Starting Oct. 1, U.S. hospitals could face a serious shortage of nurses because nurses would rather quit their jobs than get the experimental vaccine against the CCP (Chinese Communist Party) virus (or COVID-19), according to Alex Berenson, a former New York Times reporter.
His warning comes as Oct. 1 is the proposed deadline for mandatory vaccinations for staff in many hospitals, Life Site News reported.
Berenson, a freelance journalist, and novelist communicates with many people worldwide and often posts screenshots of emails related to experimental vaccines on Twitter.

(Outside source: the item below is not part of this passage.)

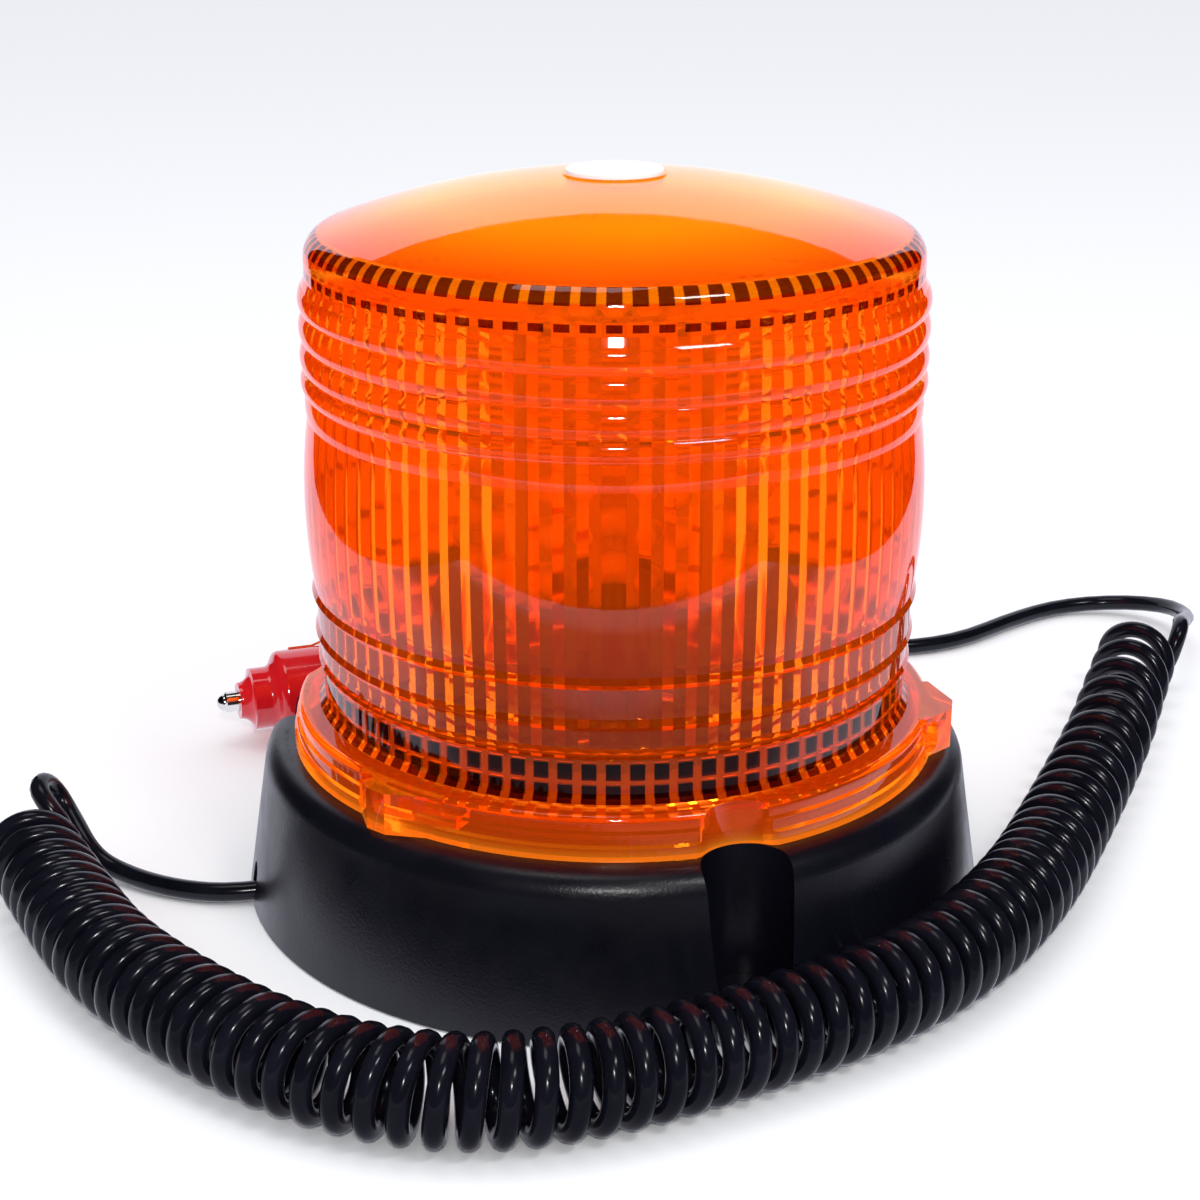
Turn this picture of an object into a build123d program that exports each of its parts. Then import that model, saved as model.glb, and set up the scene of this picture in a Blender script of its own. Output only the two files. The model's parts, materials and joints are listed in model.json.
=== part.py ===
from build123d import *
import math
import os

# LED warning beacon on a magnetic base, with a curly cord and a lighter plug.
# Millimetres. +Z is up, the origin is on the beacon's axis at the surface it stands on,
# and -Y is the front. An azimuth is measured from the front towards +X, in degrees.

# --- Overall sizes -------------------------------------------------------------------
base_radius = 74.5  # outer radius of the base at its foot
base_height = 31.6  # top face of the base above the floor
base_top_radius = 69.5  # outer radius of the base at its top face, before rounding
lens_radius = 60.0  # widest outer radius of the lens wall
lens_crown = 142.5  # highest point of the lens dome
lens_shoulder = 131.5  # height where the dome meets the wall, before rounding

# --- Clearances ----------------------------------------------------------------------
running_gap = 0.3  # between parts that move past or rest on each other
slip_gap = 0.05  # radial, between a screw or pin and its hole
seat_gap = 0.2  # radial, between a part and the recess that holds it

# --- Base housing --------------------------------------------------------------------
base_wall = 3.0
rim_lift = 0.5  # the rubber pad stands this far proud of the hard rim
shoulder_round = 5.0
base_opening_radius = 42.0
channel_count = 3
channel_azimuth = 20.4
channel_radius = 8.4
channel_centre_radius = 68.2
channel_wall = 2.6
channel_floor = 5.0
foot_hole_radius = 2.75
foot_hole_circle_radius = 68.0
notch_azimuth = -76.0
notch_width = 4.8
notch_top = 8.6

# --- Magnet and keeper ---------------------------------------------------------------
pad_floor = 2.0
pad_wall = 1.4
magnet_outer_radius = 50.0
magnet_inner_radius = 22.0
magnet_thickness = 8.0
keeper_thickness = 1.5
keeper_radius = 59.0
keeper_azimuth = 85.0
keeper_screw_radius = 1.75
keeper_head_radius = 2.9
keeper_head_height = 2.2
keeper_screw_length = 14.0
boss_wall = 2.2

# --- Chassis and bayonet -------------------------------------------------------------
chassis_thickness = 2.5
chassis_ring_radius = 55.0
chassis_ring_wall = 2.5
chassis_ring_height = 9.0
chassis_spigot_depth = 2.5
chassis_hole_radius = 9.0
chassis_screw_azimuth = 62.0
chassis_screw_circle = 47.5
chassis_screw_radius = 1.5
chassis_head_radius = 2.7
chassis_head_height = 1.8
chassis_screw_length = 10.0
lug_azimuth = 85.0
lug_span = 16.0  # degrees of arc that each bayonet lug covers
lug_thickness = 1.8
lug_reach = 4.4  # how far the chassis lugs stand out from its ring
stop_span = 2.4  # degrees of arc of the rib that ends the twist

# --- Lens ----------------------------------------------------------------------------
lens_neck_radius = 57.7  # outer wall radius just above the flange
lens_shoulder_radius = 58.3  # outer wall radius under the dome
lens_inner_radius = 56.0
flute_count = 84
flute_depth = 0.9
flute_bottom = 49.0
flute_top = 126.5
cell_rows = (40.6, 44.7)  # bottom of each row of window cells
cell_height = 3.1
cell_depth = 0.8
dome_wall = 3.4
dome_round = 5.0
rib_grooves = (98.0, 102.8, 107.0, 112.3, 118.0, 123.0)
rib_proud = 0.9
ring_edges = (49.8, 55.5, 63.4)  # three stepped rings low on the wall
ring_proud = 0.9
ring_slope = 1.2  # height over which a ring slopes out
ring_rise = 0.37  # the wall above each ring stands this much further out
belly_height = 84.5  # height of the wall's widest ring
flange_top = 40.2
flange_radius = 64.0
flange_wall = 3.2
flange_roof = 2.0
flange_band = 2.5  # height of each stepped band on the skirt
flange_step = 0.5
flange_round = 1.5
neck_run = 1.2  # width of the sloping foot between the flange and the wall
lens_lug_reach = 4.4
lens_lug_thickness = 2.0
tab_azimuth = -39.4
tab_radius = 67.6
tab_width = 4.5
tab_front_ramp = 6.0  # degrees of arc of the steep face beside each thumb pocket
tab_back_ramp = 8.5  # degrees of arc of the long face on the other side
pocket_offset = 6.4  # degrees from the tab to its thumb pocket
pocket_width = 3.2
pocket_height = 6.4
pocket_depth = 1.4
scallop_radius = 9.6
scallop_step = 0.6  # the skirt stands this far out over the back wall of its channel
scallop_round = 3.0  # where the scallop runs out into the skirt
scallop_wall = 1.8
disc_radius = 9.2
disc_thickness = 0.9
gasket_inner_radius = 56.2
gasket_thickness = 1.3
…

Many of these are from health care staff who tell him the reality of what goes on in hospitals that is “top secret” because they are not even allowed to talk about vaccines inside the institution.
Berenson and several of his informants think that nurses can turn the vaccine mandate around, as health care workers are a crucial piece of the resistance.

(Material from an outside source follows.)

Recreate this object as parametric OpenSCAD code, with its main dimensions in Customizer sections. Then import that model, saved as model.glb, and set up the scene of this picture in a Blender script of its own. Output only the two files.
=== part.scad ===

The reasons he thinks nurses are vital in the fight against mandatory COVID-19 vaccines lie in the fact that: they are essential to the delivery of care; there are plenty of them; they can transfer or go elsewhere; relatively few are the primary breadwinner, so lost income can be absorbed; and finally, there is already a severe shortage of nurses, regardless of the CCP virus.

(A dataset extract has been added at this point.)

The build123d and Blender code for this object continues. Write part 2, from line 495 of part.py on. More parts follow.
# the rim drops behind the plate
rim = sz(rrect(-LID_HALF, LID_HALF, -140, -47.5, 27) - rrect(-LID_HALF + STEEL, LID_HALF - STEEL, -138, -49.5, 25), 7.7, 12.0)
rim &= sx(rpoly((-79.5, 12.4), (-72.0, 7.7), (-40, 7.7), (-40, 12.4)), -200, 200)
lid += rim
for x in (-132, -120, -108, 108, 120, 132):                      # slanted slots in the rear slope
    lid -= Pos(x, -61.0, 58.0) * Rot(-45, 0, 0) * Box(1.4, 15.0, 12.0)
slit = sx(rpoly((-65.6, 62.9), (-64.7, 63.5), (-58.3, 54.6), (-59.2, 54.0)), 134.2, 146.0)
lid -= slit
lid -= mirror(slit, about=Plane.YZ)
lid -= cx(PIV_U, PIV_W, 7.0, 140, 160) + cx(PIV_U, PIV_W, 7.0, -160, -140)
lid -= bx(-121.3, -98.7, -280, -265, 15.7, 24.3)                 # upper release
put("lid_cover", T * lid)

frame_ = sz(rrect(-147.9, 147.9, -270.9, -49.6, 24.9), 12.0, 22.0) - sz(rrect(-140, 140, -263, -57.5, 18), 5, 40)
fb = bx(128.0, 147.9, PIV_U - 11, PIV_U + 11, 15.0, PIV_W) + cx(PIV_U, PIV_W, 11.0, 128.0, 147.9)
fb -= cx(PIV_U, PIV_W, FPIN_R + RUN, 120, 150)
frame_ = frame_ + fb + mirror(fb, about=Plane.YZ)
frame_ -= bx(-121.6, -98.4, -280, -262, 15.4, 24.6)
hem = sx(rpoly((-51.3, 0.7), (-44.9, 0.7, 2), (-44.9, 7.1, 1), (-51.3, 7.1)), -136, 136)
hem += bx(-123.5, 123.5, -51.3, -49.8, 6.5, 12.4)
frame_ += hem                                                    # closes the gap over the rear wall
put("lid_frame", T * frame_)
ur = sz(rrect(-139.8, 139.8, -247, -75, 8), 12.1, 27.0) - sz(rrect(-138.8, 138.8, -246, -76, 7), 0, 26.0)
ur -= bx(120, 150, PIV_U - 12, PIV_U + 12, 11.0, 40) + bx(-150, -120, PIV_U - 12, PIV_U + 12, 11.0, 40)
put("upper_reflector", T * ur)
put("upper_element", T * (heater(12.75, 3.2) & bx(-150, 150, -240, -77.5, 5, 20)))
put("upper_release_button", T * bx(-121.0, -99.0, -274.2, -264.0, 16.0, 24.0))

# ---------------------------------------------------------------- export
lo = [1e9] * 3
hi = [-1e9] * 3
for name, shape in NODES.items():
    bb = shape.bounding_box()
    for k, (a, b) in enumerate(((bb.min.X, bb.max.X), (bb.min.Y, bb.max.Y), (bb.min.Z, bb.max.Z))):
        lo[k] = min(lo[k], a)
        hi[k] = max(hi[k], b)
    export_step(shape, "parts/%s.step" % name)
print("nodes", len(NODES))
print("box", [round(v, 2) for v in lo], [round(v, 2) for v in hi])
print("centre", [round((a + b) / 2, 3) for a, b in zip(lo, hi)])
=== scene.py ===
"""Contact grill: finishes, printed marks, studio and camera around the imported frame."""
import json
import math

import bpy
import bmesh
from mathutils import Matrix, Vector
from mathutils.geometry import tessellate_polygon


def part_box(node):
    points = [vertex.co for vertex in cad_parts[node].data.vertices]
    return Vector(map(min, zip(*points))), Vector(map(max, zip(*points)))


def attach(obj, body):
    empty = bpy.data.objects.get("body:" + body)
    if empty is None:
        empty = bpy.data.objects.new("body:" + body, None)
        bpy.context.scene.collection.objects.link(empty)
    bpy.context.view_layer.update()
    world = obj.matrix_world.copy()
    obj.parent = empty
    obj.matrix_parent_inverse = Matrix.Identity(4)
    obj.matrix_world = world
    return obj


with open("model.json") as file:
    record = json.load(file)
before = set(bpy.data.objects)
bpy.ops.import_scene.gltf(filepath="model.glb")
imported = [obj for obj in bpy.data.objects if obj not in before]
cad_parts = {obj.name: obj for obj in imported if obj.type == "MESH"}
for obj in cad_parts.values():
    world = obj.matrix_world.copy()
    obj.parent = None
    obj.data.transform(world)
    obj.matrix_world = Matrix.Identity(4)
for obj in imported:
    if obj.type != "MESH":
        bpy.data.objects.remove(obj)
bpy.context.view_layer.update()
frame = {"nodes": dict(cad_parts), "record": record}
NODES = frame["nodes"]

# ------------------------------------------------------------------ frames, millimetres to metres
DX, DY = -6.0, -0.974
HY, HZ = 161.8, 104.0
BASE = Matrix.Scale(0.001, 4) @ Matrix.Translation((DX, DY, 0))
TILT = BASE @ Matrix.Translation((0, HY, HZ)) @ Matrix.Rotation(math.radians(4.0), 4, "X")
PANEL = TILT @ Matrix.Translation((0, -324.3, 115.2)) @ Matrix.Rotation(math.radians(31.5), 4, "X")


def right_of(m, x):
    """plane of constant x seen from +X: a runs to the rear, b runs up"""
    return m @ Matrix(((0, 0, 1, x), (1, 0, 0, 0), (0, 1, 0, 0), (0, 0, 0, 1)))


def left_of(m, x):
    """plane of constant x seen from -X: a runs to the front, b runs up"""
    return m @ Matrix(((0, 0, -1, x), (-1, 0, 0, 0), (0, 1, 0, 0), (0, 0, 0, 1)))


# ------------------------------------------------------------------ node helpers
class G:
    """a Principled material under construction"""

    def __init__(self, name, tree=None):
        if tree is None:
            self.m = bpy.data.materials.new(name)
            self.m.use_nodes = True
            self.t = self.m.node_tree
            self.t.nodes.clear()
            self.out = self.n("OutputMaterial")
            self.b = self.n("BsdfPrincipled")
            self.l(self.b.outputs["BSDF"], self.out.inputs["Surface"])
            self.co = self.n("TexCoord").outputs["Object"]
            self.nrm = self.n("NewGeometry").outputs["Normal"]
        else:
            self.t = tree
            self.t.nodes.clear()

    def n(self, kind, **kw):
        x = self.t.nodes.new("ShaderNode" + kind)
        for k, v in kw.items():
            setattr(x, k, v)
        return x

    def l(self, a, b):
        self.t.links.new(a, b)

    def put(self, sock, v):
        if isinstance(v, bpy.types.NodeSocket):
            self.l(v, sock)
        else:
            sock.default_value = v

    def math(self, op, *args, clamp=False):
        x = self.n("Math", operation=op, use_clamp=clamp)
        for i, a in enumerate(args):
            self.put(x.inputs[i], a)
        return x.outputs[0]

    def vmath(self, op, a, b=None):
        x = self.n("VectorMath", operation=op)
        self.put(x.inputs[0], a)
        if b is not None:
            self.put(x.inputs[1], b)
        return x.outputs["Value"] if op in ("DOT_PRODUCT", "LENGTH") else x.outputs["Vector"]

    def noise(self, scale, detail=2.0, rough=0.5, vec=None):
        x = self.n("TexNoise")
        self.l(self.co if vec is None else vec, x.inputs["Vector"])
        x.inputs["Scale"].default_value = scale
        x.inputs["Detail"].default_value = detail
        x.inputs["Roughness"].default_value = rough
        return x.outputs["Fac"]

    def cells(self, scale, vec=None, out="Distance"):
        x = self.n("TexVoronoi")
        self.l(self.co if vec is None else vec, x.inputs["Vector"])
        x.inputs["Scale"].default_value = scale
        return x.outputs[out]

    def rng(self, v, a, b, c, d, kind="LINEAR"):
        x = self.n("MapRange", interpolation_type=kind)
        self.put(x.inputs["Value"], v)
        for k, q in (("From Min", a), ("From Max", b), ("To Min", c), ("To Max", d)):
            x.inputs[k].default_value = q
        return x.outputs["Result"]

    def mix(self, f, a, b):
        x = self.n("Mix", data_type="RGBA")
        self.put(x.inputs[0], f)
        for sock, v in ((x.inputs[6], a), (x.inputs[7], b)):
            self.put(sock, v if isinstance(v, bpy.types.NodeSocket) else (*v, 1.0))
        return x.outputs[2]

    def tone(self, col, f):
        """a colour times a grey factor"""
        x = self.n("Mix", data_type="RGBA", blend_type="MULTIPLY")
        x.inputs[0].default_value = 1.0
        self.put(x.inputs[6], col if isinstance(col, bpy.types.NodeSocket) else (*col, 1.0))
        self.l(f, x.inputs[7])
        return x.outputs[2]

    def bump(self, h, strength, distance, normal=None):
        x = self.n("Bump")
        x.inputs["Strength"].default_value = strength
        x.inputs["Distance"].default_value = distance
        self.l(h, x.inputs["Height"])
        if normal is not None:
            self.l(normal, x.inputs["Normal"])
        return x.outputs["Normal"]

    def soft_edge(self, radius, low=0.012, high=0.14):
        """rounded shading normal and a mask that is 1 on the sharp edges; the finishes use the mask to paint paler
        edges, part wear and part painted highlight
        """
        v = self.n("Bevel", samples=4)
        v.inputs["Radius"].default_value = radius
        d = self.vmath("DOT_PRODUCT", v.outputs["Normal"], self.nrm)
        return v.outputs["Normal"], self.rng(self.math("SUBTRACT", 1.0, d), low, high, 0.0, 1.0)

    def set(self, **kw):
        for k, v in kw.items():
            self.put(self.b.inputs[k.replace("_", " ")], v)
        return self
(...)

The same email stated, “Healthcare systems are in crisis mode about this. There is already a severe nursing shortage. Locally, I am hearing of emergency meetings and systemwide measures, including reflex matching of offers to go elsewhere, retention bonuses, critical shift-pay bonuses, etc.”
Berenson tweeted screenshots of emails he received from nurses across the United States, explaining the reality of shortages in their hospitals and what a vaccination mandate would do to intensify that problem.
In one email, a nurse who asked to remain anonymous wrote: “I work at CHOC Children’s Hospital in Orange County, California. We have been mandated by the state of California to be fully vaccinated by 9/30/21. If we’re not vaccinated we will receive a 5-day unpaid suspension beginning October 1st. If we don’t get our initial vaccination in that 5-day time span we are terminated on October 6th.”
“There are currently 70 NICU nurses refusing vaccination. That unit will be in bad shape if they lose 70 staff members. Many nurses in other units are also refusing. Management is also telling staff that they aren’t even allowed to speak about the vaccines at work,” according to the same Orange County nurse.
Berenson tweeted that he “can’t even count how many emails” he has received with experiences similar to this one.
California was the first state in the nation to require vaccinations for health care workers. As part of this mandate, hospital visitors must also provide proof of vaccination or a negative COVID-19 test to enter a hospital.
But this problem is not unique to the state of California, as more than a thousand health systems in the United States have required CCP virus vaccinations for employees.
The CEO of Ballad Health in Tennessee, Alan Levine, said that while he supports mandatory vaccination, resistance from several employees would lead to further staffing shortages, posing a serious drawback for him to care for various illnesses.
“If today I said, ‘everybody’s required to take the vaccine or you’re terminated,’ then I have a problem being able to take care of people who show up to our ER with strokes, or chest pains, or medical admissions or surgical admissions,’” Levine said.
In recent weeks, protests rejecting mandatory vaccination have erupted in different parts of the United States and were mainly led by health care workers.
For example, on Wednesday, Aug. 11, in Washington State, a long line of people took to the streets with signs and U.S. flags to reject the forced vaccination mandate imposed by Governor Jay Inslee (D) on local health systems, which will go into effect on Aug. 31.
“Citizens are out rallying in protest of Governor Inslee’s forced vaccine mandate outside of Good Samaritan Hospital in Puyallup, WA,” conservative journalist Katie Daviscourt tweeted.
Some people do not want to be vaccinated because of their religion or other medical reasons. In addition, many citizens are hesitant because they fear that experimental vaccines are not safe and will cause serious adverse effects, as is already being seen.
According to data from VAERS (Vaccine Adverse Event Reporting System), as of Aug. 6, the number of reported deaths and injuries totals 571,831 cases, with 12,791 vaccine-associated deaths and 16,044 cases of permanent disability.